**GOAL**. Transcribe, exactly as they appear, the line that contains "cad_parts[node].hide_render = cad_parts[node].hide_viewport", the line that contains "in imported if", and every line in between, and nothing else.

**GIVEN INFORMATION**.
___
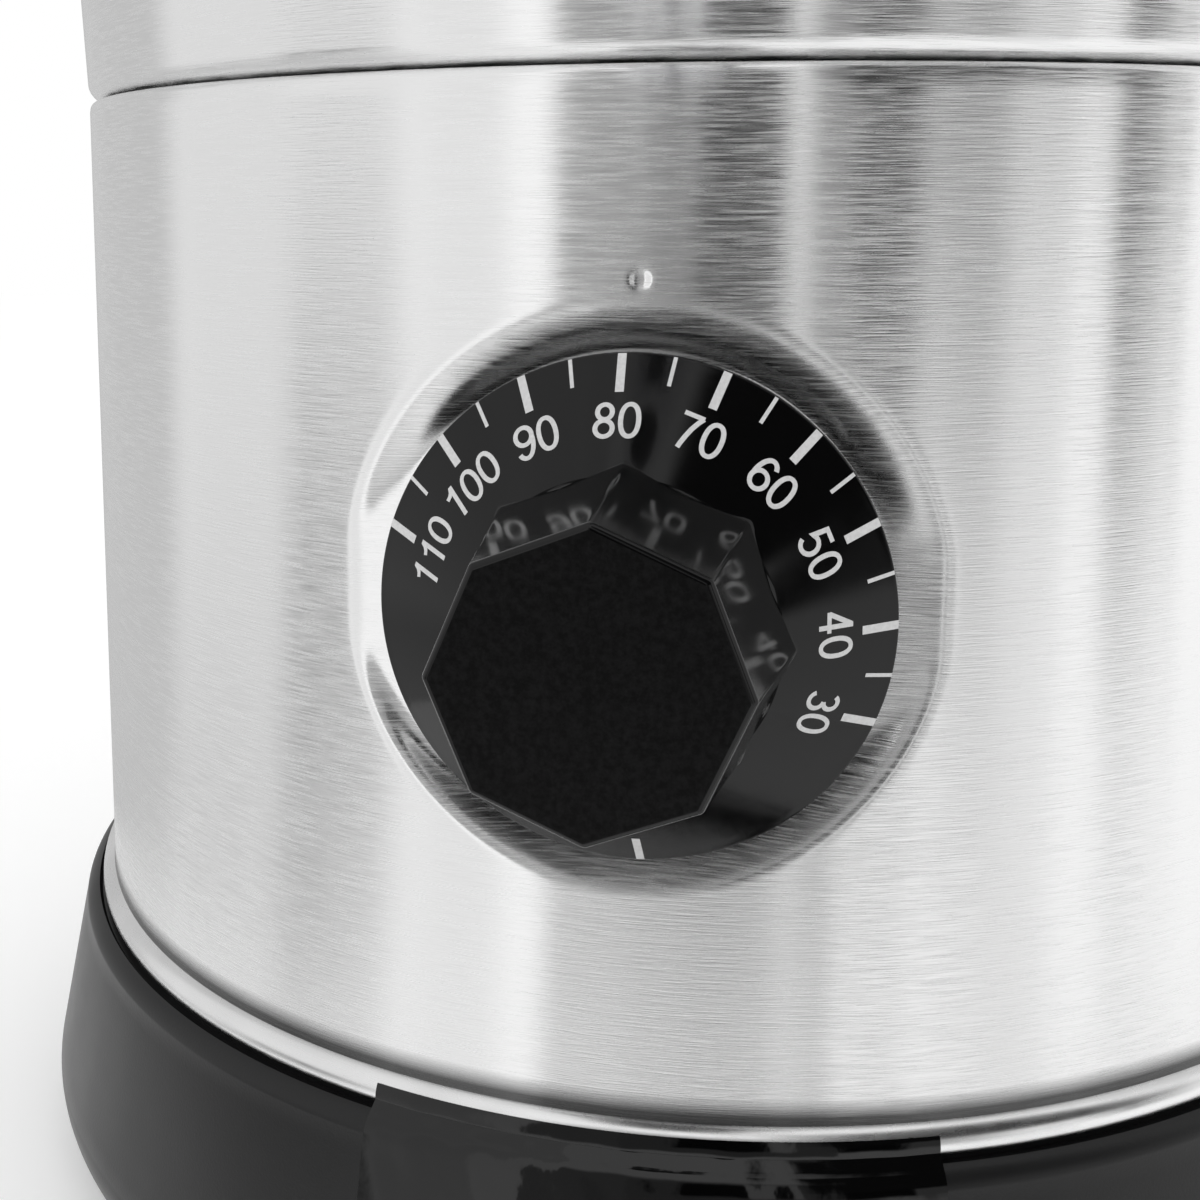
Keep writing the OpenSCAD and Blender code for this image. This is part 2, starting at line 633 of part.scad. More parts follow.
module inlet_pins() color(brass) back(inlet_z) pin_blades(pin_root_y, inlet_face_y - 3, 1);
module inlet_screws() color(steel) back(inlet_z) pair(inlet_screw_x) {
    translate([0, 0, inlet_face_y]) cylinder(r = 2.8, h = 1.6, $fn = 48);
    translate([0, 0, inlet_face_y - 14]) cylinder(r = m3_r, h = 14 + eps, $fn = 32);
}
inlet_nut_y = sqrt(pow(shell_r(inlet_z) - sheet, 2) - pow(inlet_screw_x + 3.2, 2)) - 3.2;
module inlet_nuts() color(steel) back(inlet_z) pair(inlet_screw_x) translate([0, 0, inlet_nut_y])
    difference() {
        hexagon(5.5, 2.4);
        translate([0, 0, -eps]) cylinder(r = m3_r + run_fit, h = 3, $fn = 32);
    }

// Wires between the inlet, the cut-out, the thermostat, the element and the earth screw
wire_r = 1.3;
wire_gap = 0.4;
wire_y = pin_root_y - wire_gap;
leg_x = element_r * sin(element_gap / 2);
leg_y = element_r * cos(element_gap / 2);
spade_y = thermostat_d + spade_l - thermostat_y;
spade_z = knob_z - 11.6;
cut_y = cutout_y - 24;
cut_z = reset_z - 2.6;
line_wire = [
    [7, wire_y, 82], [7, 76, 81], [16, 50, 66], [22, 8, 62], [16, -36, 76], [8, spade_y + 8, 102],
    [8, spade_y + wire_gap, spade_z]];
neutral_wire = [
    [-7, wire_y, 82], [-7, 77, 84], [-9, 66, 100], [-7, 66, 120], [-5, 73, 129],
    [-5, cut_y - wire_gap, cut_z]];
cutout_wire = [
    [5, cut_y - wire_gap, cut_z], [6, 72, 130], [16, 61, 132], [leg_x - 0.7, leg_y, 138], [leg_x, leg_y, 142],
    [leg_x, leg_y, pin_tip_z - wire_gap]];
thermostat_wire = [
    [-8, spade_y + wire_gap, spade_z], [-8, spade_y + 8, 103], [-18, -20, 104], [-25, 25, 112],
    [-leg_x, 52, 128], [-leg_x, leg_y, 140], [-leg_x, leg_y, pin_tip_z - wire_gap]];
earth_wire = [
    [0, wire_y, 86], [0, 76, 88], [-2, 56, 100], [0, 36, 122], [0, 30, 138],
    [0, 30, shield_z - 6 - wire_gap]];
module wiring() color("gainsboro") {
    tube(line_wire, wire_r, [1, 0.2, 0.6]);
    tube(neutral_wire, wire_r, [1, 0.3, 0.2]);
    tube(cutout_wire, wire_r, [0.4, 1, 0]);
    tube(thermostat_wire, wire_r, [1, 0.1, 0.2]);
    tube(earth_wire, wire_r, [1, 0, 0]);
}

// Tap: body with shank, spout, bonnet, sprung stem and cam lever
module tap_body() color("gainsboro") difference() {
    union() {
        translate([0, -tap_y, tap_bottom_z]) cylinder(r = tap_r, h = tap_top_z - tap_bottom_z);
        front(tap_z) translate([0, 0, tank_in_r - 14]) cylinder(r = shank_r, h = tap_y - tank_in_r + 14);
        front(tap_z) translate([0, 0, body_r + gasket_t]) cylinder(r = 15, h = 4);
        front(tap_z) translate([0, 0, body_r + gasket_t + 3])
            cylinder(r1 = 13, r2 = 9, h = tap_reach - tap_r - 3);
    }
    translate([0, -tap_y, seat_z]) cylinder(r = chamber_r, h = 60);
    translate([0, -tap_y, tap_bottom_z - eps]) cylinder(r = spout_bore_r, h = 20);
    front(tap_z) translate([0, 0, tank_in_r - 20]) cylinder(r = shank_bore_r, h = tap_y - tank_in_r + 20);
}
module tap_spout() color("gainsboro") translate([0, -tap_y, tap_bottom_z - spout_h]) difference() {
    union() {
        cylinder(r = spout_bore_r + 2, h = spout_h);
        translate([0, 0, spout_h - 6]) cylinder(r = tap_r - 2.5, h = 6);
        cylinder(r = spout_bore_r + 2.8, h = 2.4);
    }
    translate([0, 0, -eps]) cylinder(r = spout_bore_r, h = spout_h + 2 * eps);
}
module gasket(from, to, r) front(tap_z) translate([0, 0, from]) ring(r, shank_r + 0.1, to - from);
module tap_gasket() color(rubber) difference() {
    gasket(body_r - 3, body_r + gasket_t, 14);
    drum(body_r);
}
module tap_spacer() color(steel) intersection() {
    gasket(tank_r - 3, body_r, 12);
    difference() {
        drum(body_r - sheet - run_fit);
        drum(tank_r + run_fit, seam_z, rim_z + 2);
    }
}
module tank_gasket() color(rubber) intersection() {
    gasket(tank_in_r - 4, tank_in_r + 2, 13);
    drum(tank_in_r - run_fit);
}
module tap_nut() color(steel) front(tap_z) translate([0, 0, tank_in_r - 4 - nut_h]) difference() {
    rotate(30) hexagon(nut_af, nut_h);
    translate([0, 0, -eps]) cylinder(r = shank_r + run_fit, h = nut_h + 1);
}
module tap_bonnet() color("gainsboro") translate([0, -tap_y, 0]) difference() {
    union() {
        translate([0, 0, tap_top_z - plug_depth]) cylinder(r = chamber_r - run_fit, h = plug_depth + eps);
        translate([0, 0, tap_top_z]) rotate(30) hexagon(2 * tap_r - 2, bonnet_h - 2);
        translate([0, 0, bonnet_z - 2 - eps]) cylinder(r = tap_r - 2, h = 2 + eps);
    }
    cylinder(r = stem_r + run_fit, h = 2 * rim_z);
}
module tap_stem() color(steel) translate([0, -tap_y, 0]) difference() {
    translate([0, 0, seal_z + 1.5]) cylinder(r = stem_r, h = lever_pin_z + stem_over - seal_z - 1.5);
    translate([-9, 0, lever_pin_z]) rotate([0, 90, 0])
        cylinder(r = lever_pin_r + run_fit, h = 18, $fn = 32);
}
module tap_seal() color("white") translate([0, -tap_y, seal_z]) difference() {
    cylinder(r = seal_r, h = seal_h);
    translate([0, 0, 1.5]) cylinder(r = stem_r + run_fit, h = seal_h);
}
function helix(r, from, to, turns, n) = [for (i = [0:turns * n])
    [r * cos(360 * i / n), r * sin(360 * i / n), from + (to - from) * i / (turns * n)]];
spring_r = (stem_r + seal_r) / 2;
spring_from = seal_z + seal_h + spring_wire_r + 0.1;
spring_to = tap_top_z - plug_depth - spring_wire_r - 0.1;
module tap_spring() color(steel) translate([0, -tap_y, 0])
    tube(helix(spring_r, spring_from, spring_to, 5, 16), spring_wire_r, [0, 0, 1], 6, 1);

// Lever: its cam lifts the stem evenly with the angle, so its outline is the envelope of a steady rise
function cam_h(a) = cam_min + stem_lift * max(a, 0) / 90;
function cam_point(a, slope) = [-cam_h(a) * sin(a) - slope * cos(a), -cam_h(a) * cos(a) + slope * sin(a)];
cam_rise = stem_lift * 2 / PI;
cheek_outline = concat(
    [for (a = [-110:10:0]) cam_point(a, 0)],
    [for (a = [0:10:90]) cam_point(a, cam_rise)],
    [[-5, 8], [-3, 12], [-3, 16], [3.4, 16], [3.8, 8]]);
blade_t = 6;
module tap_lever() color(plastic) translate([0, -tap_y, lever_pin_z]) difference() {
    union() {
        rotate([90, 0, 90]) translate([0, 0, -cheek_x]) linear_extrude(2 * cheek_x) polygon(cheek_outline);
        hull() {
            translate([1 - cheek_x, -2.8, 14.5]) cube([2 * cheek_x - 2, blade_t, 1]);
            for (x = [-1, 1], y = [-1.2, 1.2]) translate([x * (cheek_x - 1), y, lever_h - blade_t / 2])
                sphere(r = blade_t / 2 + 0.4, $fn = 24);
        }
    }
    translate([-fork_x, 0, 0]) rotate([0, 90, 0]) cylinder(r = fork_r, h = 2 * fork_x);
    translate([-fork_x, -12, -12]) cube([2 * fork_x, 12 + fork_x, 12 + fork_x]);
    translate([-9, 0, 0]) rotate([0, 90, 0]) cylinder(r = lever_pin_r + run_fit, h = 18, $fn = 32);
}
module lever_pin() color(steel) translate([-cheek_x - 0.6, -tap_y, lever_pin_z]) rotate([0, 90, 0])
    cylinder(r = lever_pin_r, h = 2 * cheek_x + 1.2, $fn = 32);

// Handles: an oval bar that swells in the middle and turns in to two feet
bar_from_x = handle_foot_x;
bar_mid_x = body_r + handle_reach;
bend_r = 20;
bar_centres = concat(
    [[bar_from_x, -handle_foot_y, 0], [bar_mid_x - bend_r, -handle_foot_y, 0]],
    [for (a = [15:15:90]) [bar_mid_x - bend_r * (1 - sin(a)), -handle_foot_y + bend_r * (1 - cos(a)), 0]],
    [[bar_mid_x + 1, -11, 0], [bar_mid_x + 1.5, 0, 0], [bar_mid_x + 1, 11, 0]],
    [for (a = [90:-15:15]) [bar_mid_x - bend_r * (1 - sin(a)), handle_foot_y - bend_r * (1 - cos(a)), 0]],
    [[bar_mid_x - bend_r, handle_foot_y, 0], [bar_from_x, handle_foot_y, 0]]);
function bar_size(i, m) = let (f = abs(2 * i / m - 1), collar = 10 * max(0, f - 0.9))
    [10.5 - 2 * f + 2.5 * collar, 7.5 + 1.5 * f + collar];
module handle_bar() {
    m = len(bar_centres) - 1;
    skin([for (i = [0:m])
        let (along = bar_centres[min(i + 1, m)] - bar_centres[max(i - 1, 0)], u = [0, 0, 1])
        let (v = cross(u, unit(along)), size = bar_size(i, m))
            [for (k = [0:19]) bar_centres[i] + size[0] * cos(18 * k) * u + size[1] * sin(18 * k) * v]]);
}
module handle(side) color(plastic) translate([0, 0, handle_z]) rotate(side > 0 ? 0 : 180) difference() {
    handle_bar();
    for (y = [-1, 1]) translate([handle_foot_x - eps, y * handle_foot_y, 0]) rotate([0, 90, 0])
        cylinder(r = m5_r + run_fit, h = 14, $fn = 32);
}
module handle_left() handle(-1);
module handle_right() handle(1);
module handle_washers() color(steel) for (s = [-1, 1], y = [-1, 1]) difference() {
    translate([0, y * handle_foot_y, handle_z]) rotate([0, 90 * s, 0]) translate([0, 0, foot_wall_x - 6])
        ring(11.5, m5_r + screw_fit, handle_foot_x - foot_wall_x + 6);
    drum(body_r);
}
module handle_screws() color(steel) for (s = [-1, 1], y = [-1, 1])
    translate([0, y * handle_foot_y, handle_z]) rotate([0, 90 * s, 0]) {
        translate([0, 0, head_from_x]) cylinder(r = head_r, h = head_to_x - head_from_x, $fn = 48);
        translate([0, 0, head_to_x - eps]) cylinder(r = m5_r, h = 17, $fn = 32);
    }

// Lid: a spun dome whose skirt covers the rim bead, with a centring ring and a steam hole
lid_path = concat(
    arc([0, dome_top_z - dome_sphere_r], dome_sphere_r, 90, 90 - asin(dome_r / dome_sphere_r), 12),
    [[dome_r + 2, lid_seat_z + 1], [dome_r + 4, lid_seat_z]],
    arc([lid_skirt_r - 1.6, lid_seat_z - 1.6], 1.6, 90, 0, 5),
    [[lid_skirt_r, rim_z - 1.5]]);
module lid() color(steel) difference() {
    union() {
        rotate_extrude() polygon(sheet_of(lid_path, sheet));
        translate([0, 0, rim_z - spigot_h])
            ring(spigot_r, spigot_r - sheet, lid_seat_z + eps - rim_z + spigot_h);
    }
    cylinder(r = m4_r + screw_fit, h = 2 * rim_z, $fn = 32);
    translate([0, -62, rim_z]) cylinder(r = 3, h = 60);
}
knob_seat_z = dome_top_z + sheet;
lid_knob_profile = concat(
    [[0, 0], [12, 0], [12, 1.5]],
    arc([17.5, 9], 9.5, 225, 165, 6),
    arc([lid_knob_r - 5, lid_knob_h - 6.5], 5, -50, 62, 8),
    arc([0, lid_knob_h - 60], 60, 76, 90, 6));
module lid_knob() color(plastic) translate([0, 0, knob_seat_z]) difference() {
    rotate_extrude() polygon(lid_knob_profile);
    translate([0, 0, -eps]) cylinder(r = m4_r + run_fit, h = 13, $fn = 32);
}
lid_washer_r = 7;
lid_washer_z = dome_top_z - lid_washer_r * lid_washer_r / (2 * dome_sphere_r) - run_fit;
module lid_screw() color(steel) translate([0, 0, lid_washer_z]) {
    translate([0, 0, -2.8]) cylinder(r = 4, h = 2.2 + eps, $fn = 48);
    translate([0, 0, -0.6]) cylinder(r = lid_washer_r, h = 0.6, $fn = 48);
    translate([0, 0, -1]) cylinder(r = m4_r, h = 12.5, $fn = 32);
}

base_housing();
bottom_cover();
foot_ring();
cover_screws();
lower_shell();
label_film();
outer_shell();
inner_tank();
insulation_sleeve();
heat_plate();
heating_element();
heat_shield();
tie_studs();
tie_nuts();
thermostat_body();
thermostat_screws();
thermostat_shaft();
knob();
knob_spring_clip();
sensor_bulb();
bulb_clip();
capillary_tube();
thermal_cutout();
reset_ring_nut();
reset_button();
power_inlet();
inlet_pins();
inlet_screws();
inlet_nuts();
wiring();
earth_screw();
tap_body();
tap_spout();
tap_gasket();
tap_spacer();
tank_gasket();
tap_nut();
tap_bonnet();
tap_stem();
tap_seal();
tap_spring();
tap_lever();
lever_pin();
handle_left();
handle_right();
handle_washers();
handle_screws();
lid();
lid_knob();
lid_screw();
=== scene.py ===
# %% [markdown]
# # An electric kettle for mulled wine
# The kettle is a double-walled steel tank on a black moulded base, with a thermostat dial pressed into the
# front. The solids of the kettle come ready made and stay where they are. This lesson gives them the
# surfaces that an eye would see: brushed steel, satin plastic, a printed dial and a glossy film. Every new
# piece is worked out with numpy as points on a grid, so that a shape is always a formula that can be read.

# %% Load the frame
import bmesh
import bpy
import math
import numpy as np
from mathutils import Matrix, Vector


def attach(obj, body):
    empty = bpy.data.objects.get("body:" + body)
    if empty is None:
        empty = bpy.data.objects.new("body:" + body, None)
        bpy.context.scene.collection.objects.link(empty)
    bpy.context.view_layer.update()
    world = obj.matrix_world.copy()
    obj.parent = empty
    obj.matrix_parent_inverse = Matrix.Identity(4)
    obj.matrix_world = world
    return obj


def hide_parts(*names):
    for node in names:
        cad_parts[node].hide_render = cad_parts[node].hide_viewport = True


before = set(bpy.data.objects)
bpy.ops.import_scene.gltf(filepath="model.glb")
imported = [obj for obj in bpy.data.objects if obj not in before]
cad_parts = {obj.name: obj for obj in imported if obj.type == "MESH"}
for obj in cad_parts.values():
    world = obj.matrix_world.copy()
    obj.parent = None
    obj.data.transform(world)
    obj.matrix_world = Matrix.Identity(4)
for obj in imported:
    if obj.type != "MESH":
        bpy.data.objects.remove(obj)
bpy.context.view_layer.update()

# %% [markdown]
# ## The camera
# The photograph is a close view: the lens stands only a hand's breadth in front of the dial, a little above
# it and to its right. So near, the picture depends on the distance, and a camera aimed by eye would bend
# the ellipses wrongly. Its place and its turn are therefore given as numbers, and its axes are built from
# three angles.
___
**WRITTEN ANSWER**.
        cad_parts[node].hide_render = cad_parts[node].hide_viewport = True


before = set(bpy.data.objects)
bpy.ops.import_scene.gltf(filepath="model.glb")
imported = [obj for obj in bpy.data.objects if obj not in before]
cad_parts = {obj.name: obj for obj in imported if obj.type == "MESH"}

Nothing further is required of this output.